A senior Republican House Member described Luntz’s advice as “sometimes helpful, but other times it is a wing and a prayer.”
The scolding from the AAPOR, an organization he didn’t even belong to, did little to hurt his business. Nor have his Republican detractors. Luntz conducted focus groups for MSNBC and CNBC during the 2000 election and was planning to do so again in the most recent election cycle until MSNBC came under pressure not to do so because of his work for Republicans.
Luntz said he is puzzled by the latest criticism and suggested he is in a no-win situation.
“Republicans are complaining that I talk to Harry Reid and some people at MSNBC said I am too Republican,” an exasperated Luntz said. “Which is it?”
And Luntz defiantly declared that he would not allow others to dictate who he speaks with or how he conducts business.
“I am very happy with the people that I know and the relationships that I have,” he said. “I am very comfortable with the work that I do and as long as the work is good and smart and effective, I am going to keep doing it.”
While Luntz refused to describe himself as a Republican pollster, he did say he would never work for a Democrat.
Like many other pollsters and strategists, Luntz does his work for Republican leaders for free and at least two said they would continue turning to him for advice.

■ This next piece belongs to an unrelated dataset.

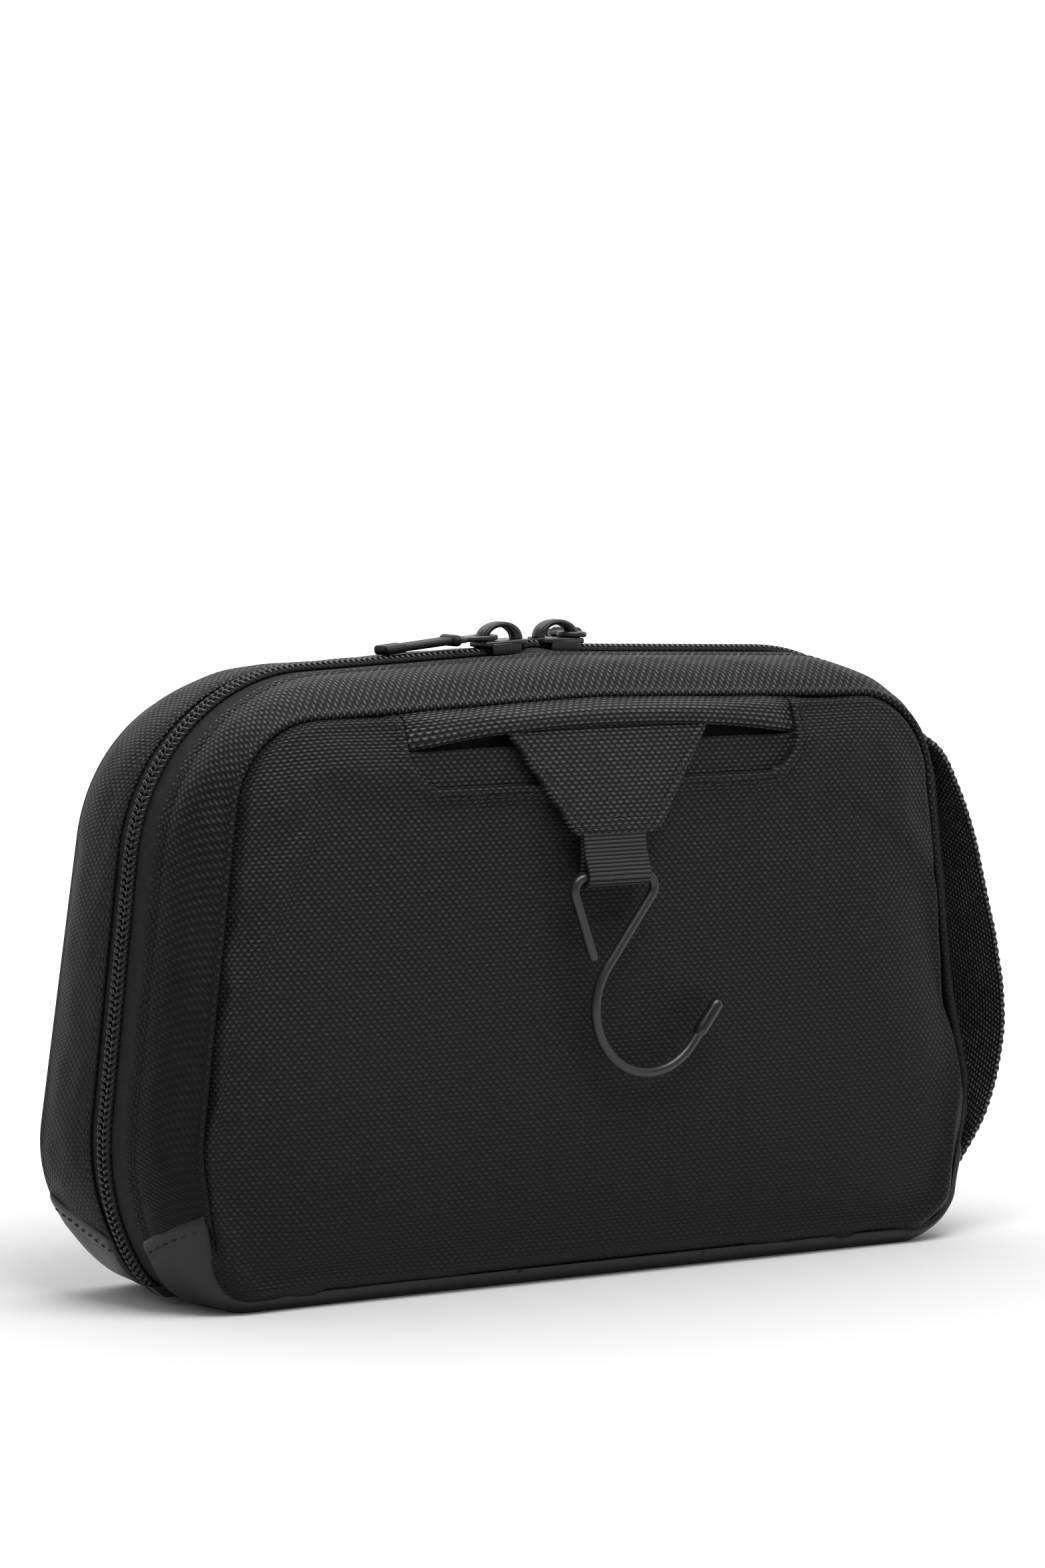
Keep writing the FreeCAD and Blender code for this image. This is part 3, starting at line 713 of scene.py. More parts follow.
def base(side):
    """Coated skin round the foot, folded under at its upper edge and rolled into the panel's seam."""
    sh, seam, fold, name, body = SHELL[side], SEAM[side], FOLD[side], NAMES[side], BODY[side]
    start = 0.45 if side < 0 else -0.05
    tight = 0.03 * np.linspace(0, 1, 6) ** 1.5
    cols = np.concatenate([tight - 1.0, np.linspace(-0.96, 0.96, 190), 1.0 - tight[::-1]])
    rows = np.concatenate([[0.0, 0.02, 0.05, 0.09], np.linspace(0.13, 0.9, 16),
                           [0.93, 0.96, 0.98, 0.995, 1.01, 1.018, 1.02, 1.01, 0.99, 0.95]])
    roll = np.append(np.zeros(20), [0.0, 0.04, 0.12, 0.28, 0.6, 1.05, 1.55, 2.05, 2.45, 2.8])
    edge = base_edge(side)
    from_end = 1 - np.abs(cols)
    P, UV = [], []
    for r, inward in zip(rows, roll):
        x = sh.at(cols * np.interp(fold + (seam - fold) * r, *edge), fold + (seam - fold) * r)[:, 0]
        inner = 1 - smooth(np.abs(x), 98, 112)
        near = fold + (start - fold) * inner
        depth = near + (seam - near) * r
        inside = np.maximum(depth, 0)
        s = cols * np.interp(inside, *edge)
        off = 0.85 * np.sqrt(np.clip(from_end / 0.012, 0, 1)) - 0.35
        off = off - 0.8 * (1 - smooth(r, 0.0, 0.05)) * (1 - inner)
        off = off - 0.42 * inner * (1 - smooth(np.abs(x), 60, 130)) + 0.3 * smooth(r, 0.5, 0.85) - inward
        off = off - 0.18 * np.exp(-(from_end / 0.018 - 2.6) ** 2)
        off = off + 0.75 * smooth(sh.at(s, inside)[:, 2], 0.5, 7.0)
        p = sh.at(s, inside, off)
        p[:, 1] = np.where(depth < 0, side * depth, p[:, 1])
        p[:, 2] = np.maximum(p[:, 2], 0.0 if inward < 0.3 else 0.25 * inward)
        P.append(p)
        UV.append(stack(sh.u(s), depth))
    obj = grid(name + "_base_skin", P, UV, LEATHER, flip=side < 0)
    thicken(obj, 0.9, -1)
    done(obj, body, [name + "_base"])
    d = np.linspace(fold + 1.0, seam - 1.2, 30)
    for end in (-1, 1):
        row = []
        for depth, top in zip(d, np.interp(d, *edge)):
            near = end * np.linspace(top - 6, top, 40)
            z = sh.at(near, depth)[:, 2]
            row.append(near[np.argmin(np.abs(z - (base_top(side, depth) - 3.4)))])
        sew("%s_corner_stitch_%d" % (name, end), sh.at(row, d, 1.52), sh.normal(row, d), 3.0,
            (2.1, 0.5, 0.25), body)


for side in (-1, 1):
    base(side)


# ---- panels --------------------------------------------------------------------------------
RIM = {side: loop_outline(side, SEAM[side]) for side in (-1, 1)}


def radial(side, x, z):
    """Share of the way from the panel's centre to its rim, and the rim's distance."""
    rim = RIM[side] - [0, CENTRE_Z]
    ang = np.arctan2(rim[:, 1], rim[:, 0])
    order = np.argsort(ang)
    ang = ang[order]
    ang = np.concatenate([ang - 2 * math.pi, ang, ang + 2 * math.pi])
    reach = np.interp(np.arctan2(z - CENTRE_Z, x), ang, np.tile(np.hypot(*rim[order].T), 3))
    return np.hypot(x, z - CENTRE_Z) / reach, reach


def height(side, x, z):
    """How far the panel stands out from the hinge plane at (x, z)."""
    s, reach = radial(side, x, z)
    t = np.clip(1 - s, 0, 1)
    inset = t * reach
    sewn = smooth(z, 14, 34) * (1 - smooth(x, 60, 110) * (1 - smooth(z, 34, 66)) if side < 0 else 1.0)
    rise = CROWN[side] * (1 - np.exp(-t / 0.095))
    groove = (0.6 + 3.8 * sewn) * np.exp(-(inset / 2.1) ** 2)
    full = 1.9 * (1 - sewn) * np.exp(-((inset - 4.5) / 4.0) ** 2)
    return SEAM[side] + rise - groove + 0.6 * sewn * np.exp(-((inset - 4.2) / 1.8) ** 2) + full


POCKET_HALF, POCKET_LOW, POCKET_R = 65.0, 136.7, 12.0


def mirrored(half):
    return np.vstack([half, (half * [-1, 1])[::-1][1:]])


def pocket_curve(n, grow=0.0):
    """The pocket's U from its upper left end round to its upper right end."""
    h, low, r = POCKET_HALF + grow, POCKET_LOW - grow, POCKET_R + grow
    q = np.linspace(0.05, math.pi / 2, 20)
    wall = stack(-h, np.append(158.6, np.linspace(157, low + r, 12)))
    bend = stack(r - h - r * np.cos(q), low + r - r * np.sin(q))
    full = mirrored(np.vstack([wall, bend, stack(np.linspace(r - h, 0, 40)[1:], low)]))
    arc = arc_length(full)
    return along(full, np.linspace(0, arc[-1], n), arc)


def nearest(xz, curve):
    """Distance from a grid of points to a dense curve."""
    flat = xz.reshape(-1, 1, 2)
    parts = [((flat[i:i + 4000] - curve) ** 2).sum(-1).min(1) for i in range(0, len(flat), 4000)]
    return np.sqrt(np.concatenate(parts)).reshape(xz.shape[:2])


def eased(n):
    """Shares from 0 to 1, close together at both ends."""
    return 0.5 * (1 - np.cos(np.linspace(0, math.pi, n)))


def strip_points(ns, nt):
    """Grid over the front panel between the pocket's U and the panel's rim."""
    rim = RIM[-1]
    start = int(np.argmin(np.abs(rim[:, 0] + POCKET_HALF + 0.6) + 1e9 * (rim[:, 1] <= 120)))
    share = np.interp(np.linspace(0, 1, ns // 2 + 1), [0, 0.16, 0.42, 0.68, 1.0], range(5))
    edges = []
    for curve, marks in ((pocket_curve(600)[:300], ((-65, 153), (-65, 148), (-58, 138))),
                         (rim[start::-1], ((-106, 150), (-121, 80), (-118, 8)))):
        arc = arc_length(curve)
        keys = [arc[np.argmin(np.hypot(*(curve - mark).T))] for mark in marks]
        edges.append(mirrored(along(curve, np.interp(share, range(5), [0, *keys, arc[-1]]), arc)))
    t = eased(nt)[:, None, None]
    return edges[0] * (1 - t) + edges[1] * t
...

Rep. Jack Kingston (Ga.), vice chairman of the House Republican Conference, said he was scheduled to have dinner with Luntz last night and planned to “ask a question or two.”
“I think [what] we are a lot more concerned about is the advice we get from Frank Luntz good and worthwhile,” said Kingston. “For the last 10 years it has been pretty good stuff.”
“One of the things that I know is unless you are an employee, you are a businessman, and you’ve got to be careful what you say in front of business people,” Santorum added. “I don’t consider him part of my staff. I appreciate his advice but he is a man that gets paid by folks who want to get his advice.”